2016-03-20 Thread Michael Felt



On 2016-03-18 05:57, Andrew Barnert via Python-Dev wrote:

Yeah, C99 (6.7.2.1) allows "a qualified or unqualified version of _Bool, signed int, unsigned 
int, or some other implementation-defined type", and same for C11. This means that a compiler 
could easily allow an implementation-defined type that's identical to and interconvertible with 
short, say "i16", to be used in bitfields, but not short itself.

And yet, gcc still allows short "even in strictly conforming mode" (4.9), and 
it looks like Clang and Intel do the same.
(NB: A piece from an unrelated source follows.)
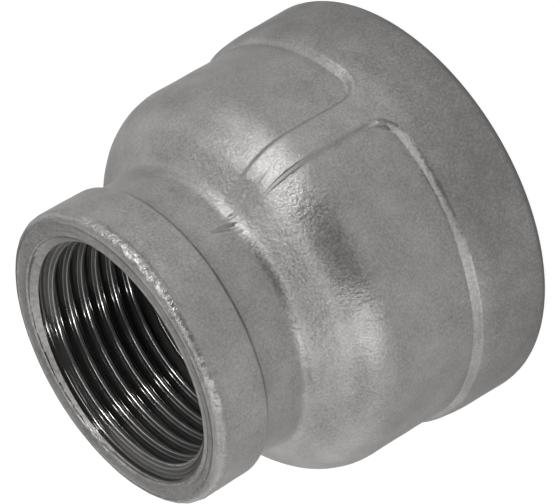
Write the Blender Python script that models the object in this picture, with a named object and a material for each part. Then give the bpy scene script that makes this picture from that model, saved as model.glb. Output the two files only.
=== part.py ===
"""A cast stainless reducing coupling: one casting with an internal pipe thread at each end.

Metres, +Z up. It stands on its large end: the origin is the centre of that face, and the bore runs along +Z.
Every size below is in millimetres, and every angle in degrees. The mesh is scaled to metres as it is made.
"""

import math

import bmesh
import bpy

MM = 0.001

LENGTH = 47.6
LARGE_CORNER = 2.0  # rounding between the outside and the large end's face
SMALL_CORNER = 1.25

# Plain skin of the body, and what is raised on it: a band round the large end, and two ribs up to the neck.
SKIN_RADIUS = 26.9
SKIN_TAPER = 0.25  # how much the plain skin narrows on its way up to the dome
# Pairs of a height and how far the band and the ribs stand over the skin there.
RAISED = ((0.0, 1.3), (8.5, 1.14), (9.9, 1.05), (11.2, 0.82), (23.7, 0.65), (31.0, 0.0))
BAND_TOP = 11.2  # where the band starts to slope down to the skin
BAND_RAMP = 1.1
RAMP_EDGE = 0.7  # share of a ramp's width that its rounded top edge takes
RAMP_FOOT = 0.2  # and the hollow at its foot
RIB_AZIMUTHS = (24.0, 204.0)
RIB_HALF_WIDTH = 1.8
RIB_RAMP = 0.7
RAMP_CORNER = 4.0  # radius of the inner corner between the band and a rib

# Dome, neck and collar.
DOME_BOTTOM = 23.7
DOME_RADIUS = 8.1
SLOPE = 57.0  # how far the slope between the dome and the neck leans in from upright
NECK_RADIUS = 19.25
NECK_HOLLOW = 2.0  # radius of the hollow between the slope and the neck
NECK_TOP = 37.1  # where the straight neck starts to widen towards the collar
NECK_RISE = 12.0  # radius of that widening
COLLAR_RADIUS = 20.1
COLLAR_BACK = 39.3
COLLAR_STEP = 0.8

# Inside: parallel pipe threads of 11 turns per inch, with a plain passage and an inner dome between them.
PITCH = 25.4 / 11
CREST_SHARE = 0.2  # of the pitch, and as much again at the root
CHAMFER_SLOPE = math.tan(math.radians(45.0))
RUNOUT_SLOPE = 0.45  # how fast the grooves deepen from a thread's inner end
SNAP = 0.08  # a thread point closer than this to the end of its socket joins that end
# "face" and "end" are the heights of a socket's mouth and inner end, and "lead" that of a crest at azimuth 0.
SMALL_THREAD = {"crest": 15.145, "root": 16.625, "mouth": 17.1, "face": LENGTH, "end": 30.4, "lead": 32.35}
LARGE_THREAD = {"crest": 22.42, "root": 23.9, "mouth": 24.45, "face": 0.0, "end": 18.8, "lead": 1.0}
PASSAGE_RADIUS = 14.0
PASSAGE_LENGTH = 1.6
PASSAGE_STEP = 0.6  # the short slope between a thread's end and the plain wall
INNER_DOME_RADIUS = 21.6
INNER_DOME_STEPS = 5

COLUMN_STEP = 8.2  # between columns of points, away from the ribs
CORNER_COLUMNS = (8.6, 12.5)  # columns on either side of a rib, from its middle, where its foot turns


def blend(low, high, value):
    """0 below low, 1 above high, and a smooth step between them."""
    share = min(max((value - low) / (high - low), 0.0), 1.0)
    return share * share * (3 - 2 * share)


def along(table, value):
    """Reads a table of (place, amount) pairs, straight from each pair to the next."""
    for (start, first), (end, second) in zip(table, table[1:]):
        if value <= end:
            return first + (second - first) * (value - start) / (end - start)
    return table[-1][1]


def sagitta(radius, offset):
    """How far an arc of this radius has bent away at this distance along its tangent."""
    return radius - math.sqrt(radius**2 - offset**2)


def slope_ends():
    """The height and radius where the dome runs into the slope, and where the slope runs into the hollow."""
    slope = math.radians(SLOPE)
    top_height = DOME_BOTTOM + DOME_RADIUS * math.sin(slope)
    top_radius = SKIN_RADIUS - SKIN_TAPER - DOME_RADIUS * (1 - math.cos(slope))
    bottom_radius = NECK_RADIUS + NECK_HOLLOW * (1 - math.cos(slope))
    bottom_height = top_height + (top_radius - bottom_radius) / math.tan(slope)
    return (top_height, top_radius), (bottom_height, bottom_radius)


def body_radius(z):
    """The outside without the band and the ribs: skin, dome, slope, hollow, neck and collar."""
    dome_end, slope_end = slope_ends()
    neck_bottom = slope_end[0] + NECK_HOLLOW * math.sin(math.radians(SLOPE))
    if z < DOME_BOTTOM:
        return SKIN_RADIUS - SKIN_TAPER * z / DOME_BOTTOM
    if z < dome_end[0]:
        return SKIN_RADIUS - SKIN_TAPER - sagitta(DOME_RADIUS, z - DOME_BOTTOM)
    if z < slope_end[0]:
        return along((dome_end, slope_end), z)
    if z < neck_bottom:
        return NECK_RADIUS + sagitta(NECK_HOLLOW, neck_bottom - z)
    neck = NECK_RADIUS + sagitta(NECK_RISE, min(max(z, NECK_TOP), COLLAR_BACK) - NECK_TOP)
    return neck + (COLLAR_RADIUS - neck) * blend(COLLAR_BACK, COLLAR_BACK + COLLAR_STEP, z)


def ramp_fall(share):
    """How far down a ramp is at this share of its width: 0 at its top edge and 1 at its foot."""
    share = min(max(share, 0.0), 1.0)
    steepest = 2 / (2 - RAMP_EDGE - RAMP_FOOT)
    if share < RAMP_EDGE:
        return steepest * share**2 / (2 * RAMP_EDGE)
    if share > 1 - RAMP_FOOT:
        return 1 - steepest * (1 - share) ** 2 / (2 * RAMP_FOOT)
    return steepest * (share - RAMP_EDGE / 2)


def raised_share(azimuth, z):
    """1 on the band and the ribs, 0 on the plain skin between them, with a slope round every edge."""
    from_rib = min(abs((azimuth - rib + 180) % 360 - 180) for rib in RIB_AZIMUTHS)
    past_rib = math.radians(from_rib) * SKIN_RADIUS - RIB_HALF_WIDTH
    past_band = z - BAND_TOP
    inside = RAMP_CORNER - math.hypot(max(RAMP_CORNER - past_rib, 0.0), max(RAMP_CORNER - past_band, 0.0))
    ramp = RIB_RAMP + (BAND_RAMP - RIB_RAMP) * blend(0.0, RAMP_CORNER, past_rib)
    return 1 - ramp_fall(inside / ramp)


def corner_inset(z):
    """How far the rounding at an end face pulls the outside in."""
    if z < LARGE_CORNER:
        return sagitta(LARGE_CORNER, LARGE_CORNER - z)
    if z > LENGTH - SMALL_CORNER:
        return sagitta(SMALL_CORNER, z - LENGTH + SMALL_CORNER)
    return 0.0


def outside(azimuth, z):
    return body_radius(z) + along(RAISED, z) * raised_share(azimuth, z) - corner_inset(z)


def outside_levels():
    """The heights of the outside's rows of points, bottom to top: closest where the outline bends most."""
    slope = math.radians(SLOPE)
    neck_bottom = slope_ends()[1][0] + NECK_HOLLOW * math.sin(slope)
    corner = [1 - math.cos(math.radians(angle)) for angle in (0, 35, 62, 90)]
    ramp = (0.0, RAMP_EDGE / 2, RAMP_EDGE, 1.0)
    levels = [LARGE_CORNER * share for share in corner]
    levels += [height for height, raised in RAISED if LARGE_CORNER < height < BAND_TOP]
    levels += [BAND_TOP + BAND_RAMP * share for share in ramp]
    levels += [BAND_TOP + (DOME_BOTTOM - BAND_TOP) * step / 3 for step in (1, 2)]
    levels += [DOME_BOTTOM + DOME_RADIUS * math.sin(slope * step / 5) for step in range(6)]
    levels += [neck_bottom - NECK_HOLLOW * math.sin(slope * step / 3) for step in (3, 2, 1, 0)]
    levels += [NECK_TOP, (NECK_TOP + COLLAR_BACK) / 2]
    levels += [COLLAR_BACK + COLLAR_STEP * step / 3 for step in range(4)]
    return levels + [LENGTH - SMALL_CORNER * share for share in reversed(corner)]


def rib_columns():
    """Azimuths of the columns on one rib, from its middle: its crown, its edges, its feet, and beside it."""
    edge = math.degrees(RIB_HALF_WIDTH / SKIN_RADIUS)
    foot = math.degrees((RIB_HALF_WIDTH + RIB_RAMP) / SKIN_RADIUS)
    side = (edge, foot) + CORNER_COLUMNS
    return [-offset for offset in reversed(side)] + [0.0] + list(side)


def columns():
    """Azimuths of the columns of points: some on each rib, and the rest spread evenly."""
    found = []
    for rib, following in zip(RIB_AZIMUTHS, RIB_AZIMUTHS[1:] + (RIB_AZIMUTHS[0] + 360,)):
        found += [rib + offset for offset in rib_columns()]
        start = rib + CORNER_COLUMNS[-1]
        end = following - CORNER_COLUMNS[-1]
        count = round((end - start) / COLUMN_STEP)
        found += [start + (end - start) * step / count for step in range(1, count)]
    return found


def vertex(mesh, azimuth, radius, z):
    angle = math.radians(azimuth)
    return mesh.verts.new((radius * math.cos(angle) * MM, radius * math.sin(angle) * MM, z * MM))


def ring(mesh, azimuths, radius, z):
    return [vertex(mesh, azimuth, radius, z) for azimuth in azimuths]


def face(mesh, corners):
    """A face through these corners in order, or none where they have run together."""
    kept = [corner for place, corner in enumerate(corners) if corner is not corners[place - 1]]
    if len(kept) > 2:
        mesh.faces.new(kept)


def join(mesh, rings):
    """Faces between each ring and the next."""
    for lower, upper in zip(rings, rings[1:]):
        for place in range(len(lower)):
            face(mesh, (lower[place - 1], lower[place], upper[place], upper[place - 1]))


def thread_radius(thread, from_crest, z):
    """The wall of a threaded socket: the thread, opened by the mouth's chamfer and fading at its inner end.

    from_crest is how far the point is from the middle of a crest, as a share of the pitch from -0.5 to 0.5.
    """
    flank = 0.5 - CREST_SHARE
    share = min(max((abs(from_crest) - CREST_SHARE / 2) / flank, 0.0), 1.0)
    wall = thread["crest"] + (thread["root"] - thread["crest"]) * share
    chamfer = thread["mouth"] - abs(z - thread["face"]) * CHAMFER_SLOPE
    runout = thread["crest"] + abs(z - thread["end"]) * RUNOUT_SLOPE
    return min(max(wall, chamfer), runout)


def threaded_wall(mesh, azimuths, thread, lower, upper):
    """A right-hand internal thread between two rings.

    Four strands climb side by side, one on each edge of the crest and of the root. Each goes round once for
    every pitch of height, and where it passes either ring it runs along that ring.
    """
    bottom = min(thread["face"], thread["end"])
    top = max(thread["face"], thread["end"])
    strands = (-CREST_SHARE / 2, CREST_SHARE / 2, 0.5 - CREST_SHARE / 2, 0.5 + CREST_SHARE / 2)
    first_turn = math.floor((bottom - thread["lead"]) / PITCH) - 2
    turns = math.ceil((top - bottom) / PITCH) + 3
    made = {}

    def point(strand, step):
        turn, column = divmod(step, len(azimuths))
        extra, strand = divmod(strand, len(strands))
        place = strand, turn + extra, column
        z = thread["lead"] + PITCH * (first_turn + turn + extra + azimuths[column] / 360 + strands[strand])
        if z < bottom + SNAP:
            return lower[column]
        if z > top - SNAP:
            return upper[column]
        if place not in made:
            from_crest = strands[strand] if strand < 3 else strands[strand] - 1
            made[place] = vertex(mesh, azimuths[column], thread_radius(thread, from_crest, z), z)
        return made[place]

    for step in range(turns * len(azimuths)):
        for strand in range(len(strands)):
            below = point(strand, step), point(strand, step + 1)
            above = point(strand + 1, step), point(strand + 1, step + 1)
            face(mesh, (below[1], below[0], above[0], above[1]))


def passage_rings(mesh, azimuths):
    """The plain wall between the two threads, from the small end's down to the large end's."""
    top = SMALL_THREAD["end"] - PASSAGE_STEP
    dome_top = top - PASSAGE_LENGTH
    dome_bottom = LARGE_THREAD["end"] + PASSAGE_STEP
    rings = [ring(mesh, azimuths, PASSAGE_RADIUS, top)]
    for step in range(INNER_DOME_STEPS + 1):
        angle = math.radians(90.0 * step / INNER_DOME_STEPS)
        radius = PASSAGE_RADIUS + (INNER_DOME_RADIUS - PASSAGE_RADIUS) * math.sin(angle)
        rings.append(ring(mesh, azimuths, radius, dome_bottom + (dome_top - dome_bottom) * math.cos(angle)))
    return rings


def coupling_mesh():
    mesh = bmesh.new()
    azimuths = columns()
    skin = [[vertex(mesh, azimuth, outside(azimuth, z), z) for azimuth in azimuths] for z in outside_levels()]
    small_mouth = ring(mesh, azimuths, SMALL_THREAD["mouth"], SMALL_THREAD["face"])
    small_end = ring(mesh, azimuths, SMALL_THREAD["crest"], SMALL_THREAD["end"])
    large_end = ring(mesh, azimuths, LARGE_THREAD["crest"], LARGE_THREAD["end"])
    large_mouth = ring(mesh, azimuths, LARGE_THREAD["mouth"], LARGE_THREAD["face"])
    join(mesh, skin + [small_mouth])
    join(mesh, [small_end] + passage_rings(mesh, azimuths) + [large_end])
    join(mesh, [large_mouth, skin[0]])
    threaded_wall(mesh, azimuths, SMALL_THREAD, small_end, small_mouth)
    threaded_wall(mesh, azimuths, LARGE_THREAD, large_mouth, large_end)
    bmesh.ops.recalc_face_normals(mesh, faces=mesh.faces)
    return mesh


def cast_stainless():
    """Pickled and blasted stainless steel: a dull grey skin."""
    material = bpy.data.materials.new("cast_stainless")
    material.use_nodes = True
    shader = material.node_tree.nodes["Principled BSDF"]
    shader.inputs["Base Color"].default_value = (0.33, 0.32, 0.315, 1)
    shader.inputs["Metallic"].default_value = 0.9
    shader.inputs["Roughness"].default_value = 0.5
    return material


def build():
    for old in list(bpy.data.objects):
        bpy.data.objects.remove(old, do_unlink=True)
    data = bpy.data.meshes.new("coupling_body")
    mesh = coupling_mesh()
    mesh.to_mesh(data)
    mesh.free()
    data.materials.append(cast_stainless())
    data.shade_smooth()
    data.set_sharp_from_angle(angle=math.radians(35))
    body = bpy.data.objects.new("coupling_body", data)
    bpy.context.scene.collection.objects.link(body)


build()
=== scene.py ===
"""The finished look of a cast stainless reducing coupling: its skin, its cut threads, and a plain studio.

Metres, +Z up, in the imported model's frame: the origin is the centre of the large end's face and the bore runs
along +Z. Every size below is in millimetres and every angle in degrees, and the mesh is scaled as it is made.
"""

import math

import bpy
from mathutils import Matrix, Vector, noise


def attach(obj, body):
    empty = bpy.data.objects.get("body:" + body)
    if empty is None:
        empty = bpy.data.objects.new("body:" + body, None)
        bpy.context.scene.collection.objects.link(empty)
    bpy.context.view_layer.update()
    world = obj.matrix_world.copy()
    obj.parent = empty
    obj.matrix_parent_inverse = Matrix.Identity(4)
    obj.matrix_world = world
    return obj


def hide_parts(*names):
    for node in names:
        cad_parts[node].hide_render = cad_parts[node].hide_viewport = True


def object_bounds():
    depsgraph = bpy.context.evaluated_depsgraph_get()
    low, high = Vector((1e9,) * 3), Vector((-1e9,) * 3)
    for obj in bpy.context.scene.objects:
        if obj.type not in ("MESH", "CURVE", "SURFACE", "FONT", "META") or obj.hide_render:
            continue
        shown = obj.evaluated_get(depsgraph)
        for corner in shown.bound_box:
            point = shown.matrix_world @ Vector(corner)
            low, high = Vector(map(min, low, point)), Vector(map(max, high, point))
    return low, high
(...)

Meanwhile, MSVC specifically says it's illegal ("The type-specifier for the 
declarator must be unsigned int, signed int, or int") but then defines the semantics 
(you can't have a 17-bit short, bit fields act as the underlying type when accessed, 
alignment is forced to a boundary appropriate for the underlying type). They do mention 
that allowing char and long types is a Microsoft extension, but still nothing about 
short, even though it's used in most of the examples on the page.

Anyway, is the question what ctypes should do? If a platform's compiler allows "short M: 1", 
especially if it has potentially different alignment than "int M: 1", ctypes on that platform had 
better make ("M", c_short, 1) match the former, right?

So it sounds like you need some configure switch to test that your compiler 
doesn't allow short bit fields, so your ctypes build at least skips that part 
of _ctypes_test.c and test_bitfields.py, and maybe even doesn't allow them in 
Python code.



>>  test_short fails om AIX when using xlC in any case. How terrible is this?
a) this does not look solveable using xlC, and I expect from the comment 
above re: MSVC, that it will, or should also fail there. And, imho, if 
anything is to done, it is a decision to be made by "Python".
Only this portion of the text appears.